Creating fantasy world
The Landscape. The landscape is vital as it dictates social structure and religion. This section also addresses how large (or detailed) the landscape should be for the size of the project (a trilogy demands a much larger landscape than a stand alone volume or a short story).
Where do you start? Draw a map! It is invariably the first thing I do when creating an entirely new world (or even when I place a tale within our world). If you can visualise your world, everything becomes so much easier.
How vast should your world, or map, be? How large and varied your landscape needs to be depends on how large and varied your plot will be:
• the more features, the more creatures, races, societies, religions you will be able to have.
• on the other hand, there is no point for either yourself or your reader if you have a very complex landscape for a minimalist plot (e.g my stand alone book Threshold) with little or no journeying about, few places mentioned, and where the action mainly stays in one spot or in one plot.
The natural world: together with the landscape, the seasons (weather, climate) will profoundly affect the peoples and story the author creates. Will your world have two moons, or just one? Will there be four months or twelve? What are the names of the months? Will you have northern hemisphere seasons, or southern? While all of this can be fun, if you're not going to have a plot that actively uses the landscape (i.e. have characters out and about) then you may not need to much of this.
On the other hand ... seasons and the natural world affect the type of society as well the type of religion your world will have.; more of this below.
Races, Societies and Creatures: some things to think about.
The creatures: how extensive (and how varied) a bestiary should you have? The animal (as vegetable life, for that matter) must suit the landscape.
Dragons might be out, but you can do a great deal with, for instance, creatures from classica mythl or medieval bestiary.
The races: how many different races, and just how different? There's little point in having a huge variety of races if neither landscape nor plot will support them. The tension within the book can come just as much from a clash between individuals or groups within the same society or race as much as between races. Be careful, as I mentioned above, not to get too carried away with race versus race in sheer black and white terms.
The society. Typically a pre-modern society must be primarily agricultural, non-educated, relatively poor (cashless economy) with a social and a religious aristocracy who control all power (economic, political, social and cultural) within the society. There must be a significant population o 'have-nots', for it is from the have-nots that the hero (or the hero's motivation) will emerge.
The nitty-gritty of life: how do people live in a pre-scientific world? How do they eat, work and construct their homes? How long does it take them to travel by foot, horse or barge? How far can a laden horse go in one day, anyway? Health, diet, utensils and so forth must always reflect the non-technological and scientific world in which that characters live.
Culture, particularly myths. Every culture and society is deeply affected by their myths, so the fantasy author must develop a rich mythological background for their world (and each race will have a different background) without overburdening their readers with boring and unnecessary details.
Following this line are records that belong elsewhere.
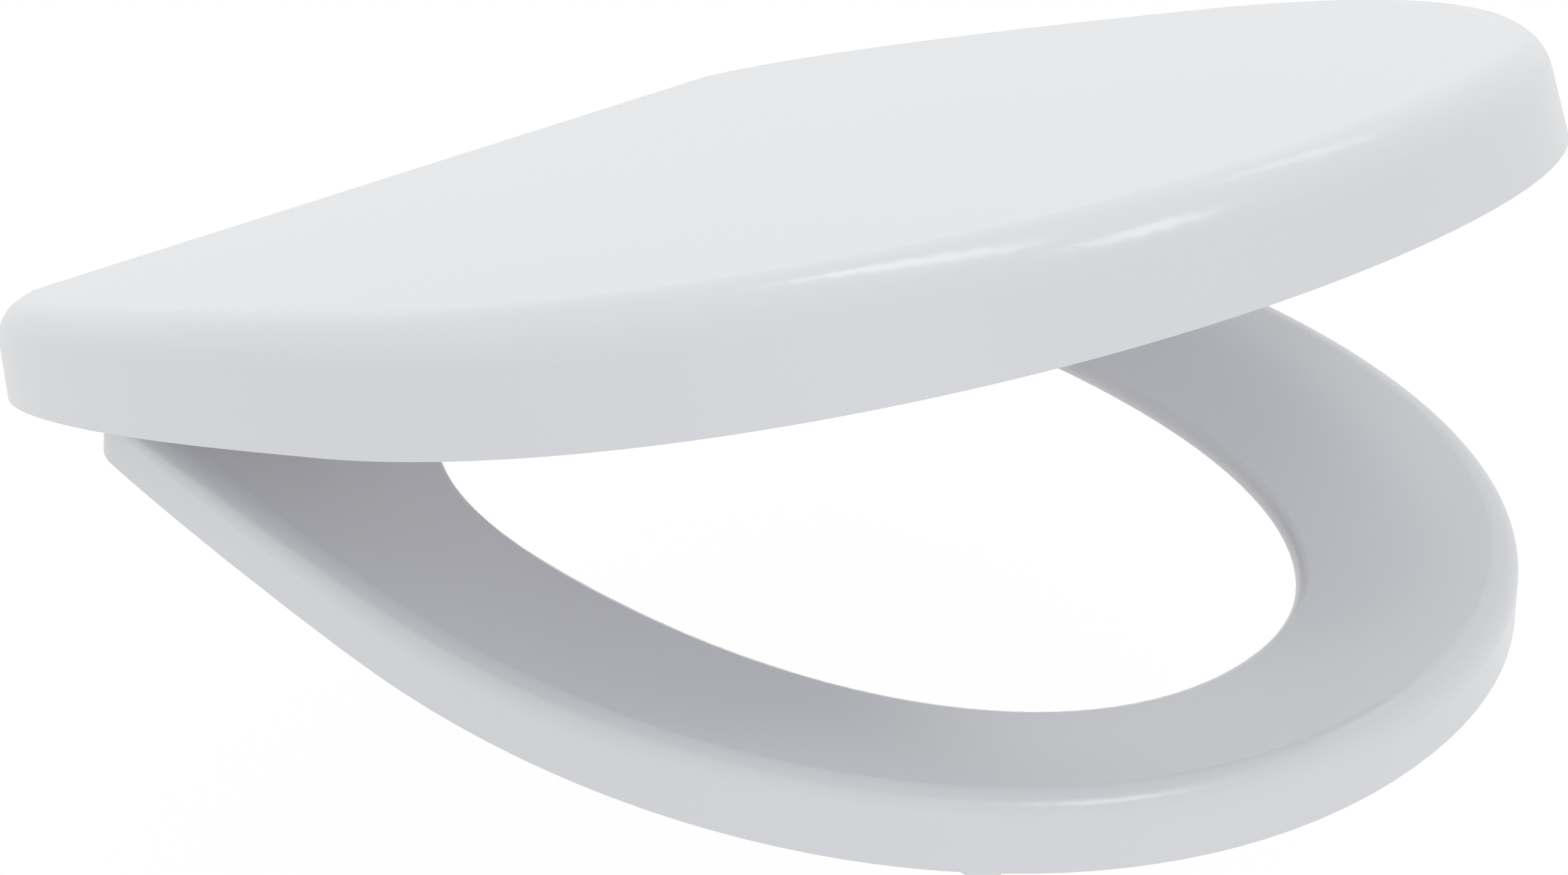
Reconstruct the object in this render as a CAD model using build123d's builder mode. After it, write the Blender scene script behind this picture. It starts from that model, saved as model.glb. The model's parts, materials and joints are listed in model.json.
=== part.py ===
from build123d import *
from math import cos, radians, sin, tan
import os

# A toilet seat: a wrap-over lid and a seat ring on two damped hinges, with their bowl fixings.
# Sizes are in millimetres. X runs across the seat, the front is -Y and +Z is up.
# The origin lies on the bowl's deck, midway between its two fixing holes.
# Outlines of the ring, the lid and all that rides on them are given from the hinge line,
# in a frame of their own whose y runs rearwards and whose z runs up from the closed seat.

# Hinge line and stance
HOLE_SPACING = 155.0
AXIS_BEHIND_HOLES = 20.0
AXIS_ABOVE_DECK = 19.0
LID_RAISED = 19.2  # degrees from closed to the lid as it stands

# Lid
LID_HALF_WIDTH = 185.0
LID_WIDEST = -222.9
LID_FRONT = -429.6
LID_FULLNESS = 0.590  # pull of the front curve's handles, 0.552 is an ellipse
LID_SIDE_PULL = 29.0
LID_REAR = -10.0
LID_REAR_NARROWING = 21.5  # how much less the half width is at the rear cut
LID_REAR_TURN = 45.0  # degrees that the side has turned in where the rear cut meets it
LID_REAR_PULL = 41.0
LID_RIM = -14.1  # lowest line of the side walls
LID_RIM_ARCH = 2.8  # rise of the rim towards front and rear
LID_TOP = 18.9
LID_CROWN = 1.9  # fall of the top towards front and rear
LID_DRAFT = 5.8  # degrees
LID_EDGE_RADIUS = 13.0
LID_REAR_EDGE_RADIUS = 1.5
LID_WALL = 4.0
LID_LIP_THICKNESS = 4.5
LID_LIP_DEPTH = 3.2
LID_CORNER_RETURN = 14.0  # closed part of the rear between the side wall and the hinge opening

# Seat ring, which fits inside the lid's walls
RING_SIDE_GAP = 11.0
RING_FRONT_GAP = 1.0
RING_WIDEST = -215.1
RING_FULLNESS = 0.607
RING_SIDE_PULL = 36.0
RING_REAR = -49.1
RING_REAR_NARROWING = 10.0
RING_REAR_TURN = 8.6
RING_REAR_PULL = 36.0
RING_CORNER_RADIUS = 24.5
RING_HEIGHT = 18.3
RING_DRAFT = 5.4
RING_EDGE_RADIUS = 6.4
RING_LAND = 0.8  # level ridge between the rounded edge and the dished top
RING_RIDGE_RADIUS = 3.0  # between the ridge and the dished top
RING_WALL = 5.0
RING_SKIN = 4.0
RING_RIBS = 14
RING_RIB_THICKNESS = 3.0

# Hole in the ring
RING_SIDE_BAND = 67.0  # from the ring's outline to the hole
RING_FRONT_BAND = 55.2
RING_REAR_BAND = 40.9
HOLE_WIDEST = -205.0
HOLE_FULLNESS = 0.617
HOLE_DIP = 14.4  # from the ring's ridge down to the hole's edge
HOLE_EDGE_RADIUS = 4.2
HOLE_MARGIN = 20.0  # solid band round the hole, with no hollow under it

# Buffers
RING_BUFFER_HEIGHT = 8.3
RING_BUFFER_LENGTH = 30.0
RING_BUFFER_WIDTH = 15.0
RING_BUFFER_TAPER = 6.0  # degrees
RING_BUFFER_EDGE_RADIUS = 1.5
RING_BUFFER_PLUG_RADIUS = 4.0
RING_BUFFER_PLUG_DEPTH = 6.0
RING_BOSS_RADIUS = 10.0
LID_BUFFER_RADIUS = 6.5
LID_BUFFER_EDGE_RADIUS = 1.2
LID_BUFFER_PLUG_RADIUS = 2.5
LID_BUFFER_PLUG_DEPTH = 2.6
LID_BOSS_RADIUS = 8.0
LID_BOSS_DEPTH = 1.6
LANDING_GAP = 0.3
FRONT_BUFFER_SHARE = 0.42  # place of the front buffers along the ring's front curve
REAR_BUFFER_SHARE = 0.30  # place of the lid's rear buffers along the curve behind that
REAR_BUFFER_INSET = 24.0  # place of the ring's rear buffers, from its rear corners

# Hinge barrels
BARREL_RADIUS = 9.0
BARREL_BORE_RADIUS = 6.6
BARREL_LENGTH = 46.0
BARREL_END_WALL = 3.0
LUG_RIB_THICKNESS = 3.0
LUG_RIB_LENGTH = 62.0
LUG_RIB_DEPTH = 7.0
LID_LUG_REACH = 30.0
RING_LUG_ROOT = 9.0
RING_LUG_HEIGHT = 13.0
SIDE_GAP = 0.5  # between an arm and the barrels beside it

# Hinge arms, pins and what turns on them
ARM_WIDTH = 20.0
ARM_EYE_RADIUS = 9.0
ARM_FOOT_LENGTH = 27.0
ARM_FOOT_HEIGHT = 9.0
ARM_TOE_RADIUS = 3.0
ARM_CHAMFER = 0.6
PIN_RADIUS = 4.0
PIN_FLAT = 1.0
PIN_CHAMFER = 0.6
RUNNING_CLEARANCE = 0.05
BUSH_LENGTH = 16.0
DAMPER_END_GAP = 3.0  # between the damper's end and the bottom of its bore
DAMPER_NECK = 6.0
DAMPER_WALL = 1.2
DAMPER_PLUG_LENGTH = 3.0
DAMPER_END_PLAY = 1.0
ROTOR_HUB_RADIUS = 4.8
ROTOR_VANE_WIDTH = 2.4
ROTOR_TIP_CLEARANCE = 0.1

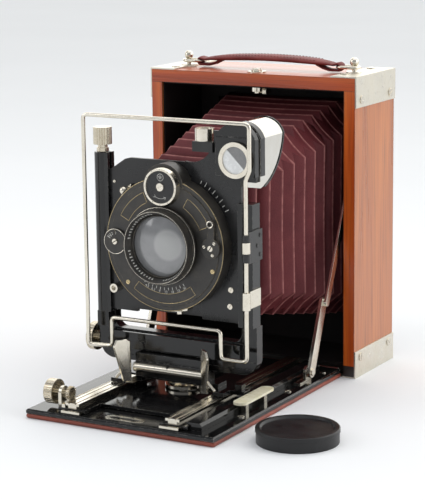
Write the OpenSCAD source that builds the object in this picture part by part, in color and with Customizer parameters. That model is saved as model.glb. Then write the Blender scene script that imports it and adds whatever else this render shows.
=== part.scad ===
// Folding plate camera with a teak case, a drop bed, a leather bellows and a
// dial-set leaf shutter, standing open on its bed.
// The origin is the mouth of the tripod bush in the bed. +X is the camera's
// left-to-right as the lens faces the viewer, -Y is where the lens points, +Z is up.

/* [Case] */
// Width of the wooden case
case_w = 126; // [120:0.5:132]
// Height of the wooden case
case_h = 165; // [160:0.5:170]
// Depth of the wooden case
case_d = 51; // [48:0.5:56]
// Thickness of the side boards
side_t = 6.5; // [5.5:0.1:7]
// Thickness of the top board
top_t = 7; // [6:0.1:8]
// Length of a corner plate's leaf along the top or bottom
corner_leaf = 14.5; // [12:0.5:16]
// Height of a corner plate's leaf on the side
corner_height = 16; // [13:0.5:18]

/* [Bed] */
// Distance from the tripod bush back to the front of the case
bush_to_case = 76; // [75:0.5:78]
// Distance from the tripod bush to the front edge of the bed
bush_to_edge = 67.6; // [66:0.2:69]
// Width of the bed
bed_w = 111; // [109:0.5:112]
// Thickness of the bed's wooden board
board_t = 2.6; // [2.4:0.1:2.8]
// Height of the bed's lacquered top
bed_top = 4.9; // [4.8:0.1:4.9]
// Radius of the tripod thread
thread_r = 4.76; // [4.7:0.01:4.8]
// Depth of the tripod thread
thread_depth = 5.5; // [5:0.1:5.8]

/* [Focus] */
// Pitch radius of the focus pinion
pinion_r = 3.5; // [3.5:0.1:3.5]
// Number of teeth on the focus pinion
pinion_teeth = 20; // [20:1:20]
// Radius of the focus knob
focus_knob_r = 6.5; // [6.4:0.1:6.9]

/* [Standard] */
// Height of the lens axis above the floor
lens_z = 86.6; // [86:0.2:87]
// Radius of the shutter housing
shutter_r = 34.7; // [34:0.1:35]
// Radius of the lens barrel at its front rim
barrel_r = 19; // [18.6:0.1:19.2]
// Radius of the finder frame's wire
wire_r = 1.1; // [0.9:0.05:1.2]

/* [Lens cap] */
// Radius of the lens cap
cap_r = 20.6; // [20.4:0.1:21.2]
// Height of the lens cap
cap_h = 7.6; // [7.2:0.1:9]

/* [Hidden] */
$fn = 64;
e = 0.01;
half_w = case_w / 2;
inner_w = half_w - side_t;
front_y = bush_to_case;
rear_y = front_y + case_d;
inner_top = case_h - top_t;
plate_t = 0.8;
floor_t = 6;
lining_t = 0.8;
half_bed = bed_w / 2;

// Track: a plate between two guides, with two T rails on it
track_z = 5.3;
track_top = 7.1;
track_half = 38;
rail_in = 25.5;
rail_out = 33.5;
rail_top = 10;
track_front = -63;
track_back = 70;
rack_x = -35.9;
rack_w = 2;
pitch_z = 9.4;
pinion_z = pitch_z + pinion_r;
pinion_y = -56;
tooth_pitch = 2 * PI * pinion_r / pinion_teeth;

// Standard
board_front = -10;
board_back = -8;
frame_front = -12;
pillar_left = -47.5;
pillar_right = -37.5;
pillar_top = 131;
pillar_x = (pillar_left + pillar_right) / 2;
pillar_y = -8.5;
upright_left = 39.1;
upright_right = 47.7;
upright_top = 110;
wire_x = 48;
wire_y = -19.4;
shutter_face = -18.6;
barrel_front = -27.7;
dial_z = 117.1;
dial_front = -22.2;
finder_x = 39.8;
finder_z = 132.5;
finder_mid = 39.3;
neck_r = 7.95;
bellows_half = 31;
bellows_low = 49;
bellows_high = 122;
bellows_cut = 11;
barrel_neck = 18.2;
level_x = 18;
level_y = -7;
mode_x = -28.7;
mode_z = lens_z - 0.3;
hub_x = 28.1;
hub_z = lens_z + 0.9;
cross_z = 30;
cross_y = -5;

// Handle
post_x = 51.9;
handle_y = 99;
handle_z = 168.3;

// Where the lens cap lies
cap_x = 86.5;
cap_y = -39;

// A box between two values on each axis
module slab(x, y, z) {
    translate([x[0], y[0], z[0]]) cube([x[1] - x[0], y[1] - y[0], z[1] - z[0]]);
}

// A cylinder along +Y from y[0] to y[1]
module rod_y(x, y, z, r) {
    translate([x, y[1], z]) rotate([90, 0, 0]) cylinder(r = r, h = y[1] - y[0]);
}

// A cylinder along +X from x[0] to x[1]
module rod_x(x, y, z, r) {
    translate([x[0], y, z]) rotate([0, 90, 0]) cylinder(r = r, h = x[1] - x[0]);
}

// A cylinder along +Z from z[0] to z[1]
module rod_z(x, y, z, r) {
    translate([x, y, z[0]]) cylinder(r = r, h = z[1] - z[0]);
}

// Both the shape and its mirror image across the middle
module both_sides() {
    children();
    mirror([1, 0, 0]) children();
}

// A slab in the X-Z plane with rounded corners
module rounded_slab(x, y, z, r) {
    slab([x[0] + r, x[1] - r], y, z);
    slab(x, y, [z[0] + r, z[1] - r]);
    for (cx = [x[0] + r, x[1] - r], cz = [z[0] + r, z[1] - r]) rod_y(cx, y, cz, r);
}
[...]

Religion, Magic and Language:
The religion is as important as the social structures, perhaps more so. Pre-modern and pre-scientific worlds are supernatural worlds, that is, the supernatural is used to explain the world and to get things done in the same way that science explains and achieves for us. Religion is affected by many things: the landscape, the variety of races populating the worlds, as their needs and lifestyles (the kind of religion a desert-based and trading people would vary significantly from that of a forest-dwelling, hunter and gatherer race), and the negatives of the particular world (those things which are perceived as evil or as uncontrollable).
You must also think about the accoutrements of religion- the festivals, mysteries, and services rendered etc. - as well as what type of priesthood you have for your religion, the hierarchy of the priesthood, and how much power within the society the preisthood has. Does this priestly power generate conflict? Or does it impart such comfort that the society could not function effectively without it?
The system of magic. Fantasy worlds are magical worlds, and generally have systems of magic that, as with the supernatural, are used as a means of getting things done. 'Magic' is as structured as religion, and it must reflect the landscape, society and religion within which it exists. What are you going to call your magicians? How is the magic accomplished? What is its power source? Are your magicians part of the priesthood, or separate from it (and perhaps even in conflict with the priesthood)?
Language. What words do people use? How do people count? Or swear? For example, most profanities are based around religious concepts, so the language (or the words the characters use) must reflect the world that has been created for them. As as example, you can't have characters in a different world going around swearing "by Christ" or "By the Devil!" , and you must even think about such common (and, we think, free of religious connotation) words such as bloody - which is merely a corruption of "By the Lady Mary!" (The Virgin Mary). The religion and gods you create will dictate your profanities.